Goal of the exercise:
The lines to reproduce run from the first one through the line containing "kerf = 0.35; // [0.2:0.05:0.5]". Reproduce them exactly.

Source data:
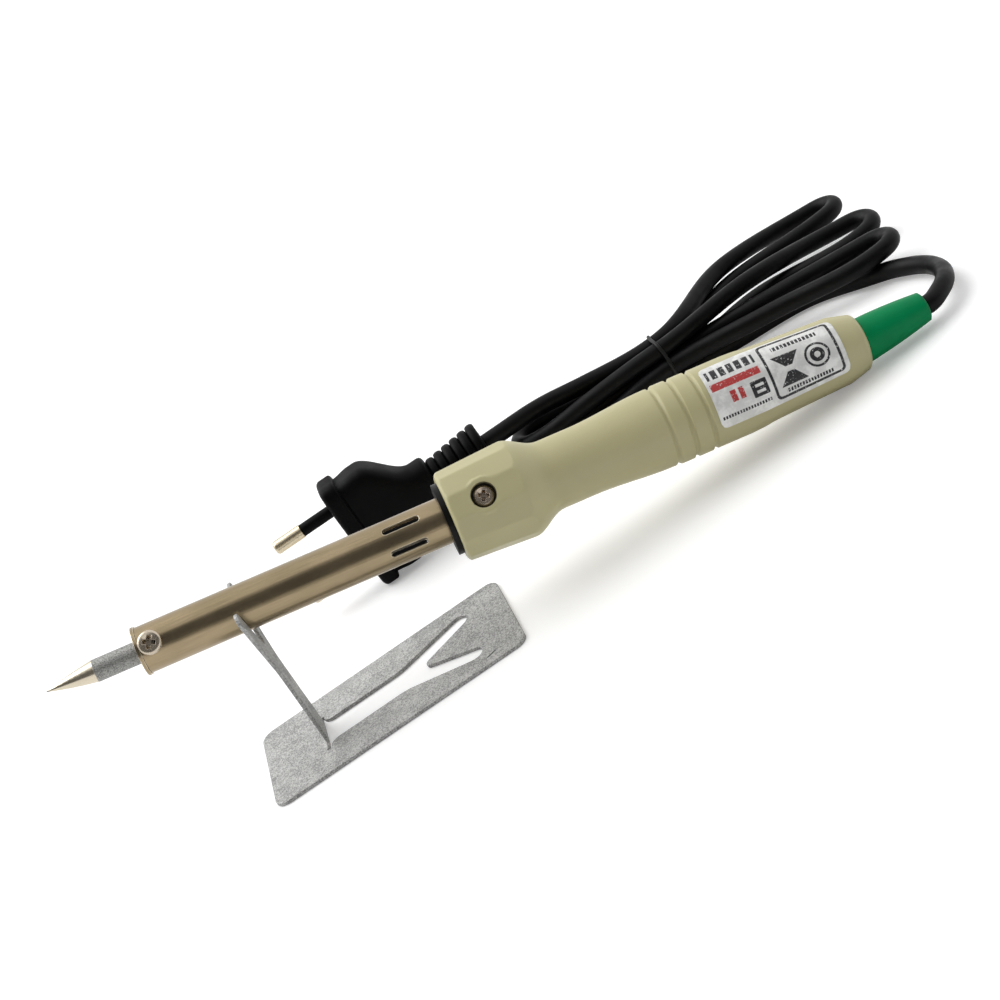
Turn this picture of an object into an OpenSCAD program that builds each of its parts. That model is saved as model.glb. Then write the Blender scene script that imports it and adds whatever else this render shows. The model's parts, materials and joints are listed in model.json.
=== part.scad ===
// Pencil soldering iron resting on its folded sheet-steel stand, with its cord tied in a
// hank and its two-pin plug standing on edge behind it. Millimetres.
// Origin: centre of the stand plate's underside, on the bench. +X runs along the plate
// towards the iron's handle, +Y runs across it towards the plug, +Z is up.

/* [Stand] */
// Length of the stand plate
plate_len = 74; // [70:1:86]
// Width of the stand plate
plate_w = 38; // [36:1:46]
// Corner radius of the stand plate
plate_corner_r = 3.5; // [2:0.5:5]
// Thickness of the steel sheet
sheet_t = 1; // [0.8:0.1:1.2]
// Distance from the plate's centre back to the bend line
bend_back = 19.5; // [18:0.5:21]
// Lean of the raised support towards the handle, in degrees
fork_lean = 2.8; // [1:0.2:5]
// Width of the support's stem
stem_w = 10; // [9:0.5:11]
// Half angle of the V notch that holds the barrel
notch_angle = 26.6; // [25.5:0.1:28]
// Gap between the support and its cut-out when it is folded flat
kerf = 0.35; // [0.2:0.05:0.5]

/* [Barrel and tip] */
// Outside diameter of the steel barrel
barrel_d = 11.9; // [11.6:0.1:12.2]
// Wall of the steel barrel
barrel_wall = 0.5; // [0.4:0.1:0.6]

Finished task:
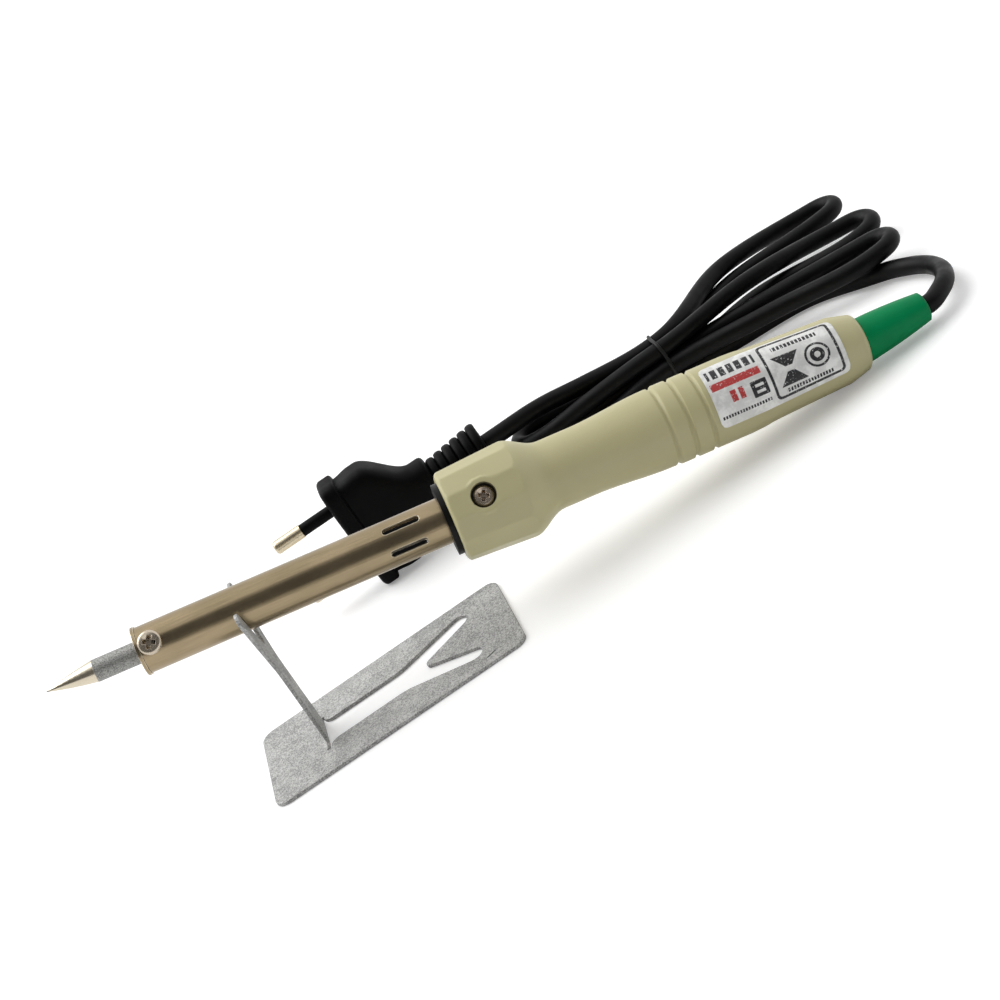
Turn this picture of an object into an OpenSCAD program that builds each of its parts. That model is saved as model.glb. Then write the Blender scene script that imports it and adds whatever else this render shows. The model's parts, materials and joints are listed in model.json.
=== part.scad ===
// Pencil soldering iron resting on its folded sheet-steel stand, with its cord tied in a
// hank and its two-pin plug standing on edge behind it. Millimetres.
// Origin: centre of the stand plate's underside, on the bench. +X runs along the plate
// towards the iron's handle, +Y runs across it towards the plug, +Z is up.

/* [Stand] */
// Length of the stand plate
plate_len = 74; // [70:1:86]
// Width of the stand plate
plate_w = 38; // [36:1:46]
// Corner radius of the stand plate
plate_corner_r = 3.5; // [2:0.5:5]
// Thickness of the steel sheet
sheet_t = 1; // [0.8:0.1:1.2]
// Distance from the plate's centre back to the bend line
bend_back = 19.5; // [18:0.5:21]
// Lean of the raised support towards the handle, in degrees
fork_lean = 2.8; // [1:0.2:5]
// Width of the support's stem
stem_w = 10; // [9:0.5:11]
// Half angle of the V notch that holds the barrel
notch_angle = 26.6; // [25.5:0.1:28]
// Gap between the support and its cut-out when it is folded flat
kerf = 0.35; // [0.2:0.05:0.5]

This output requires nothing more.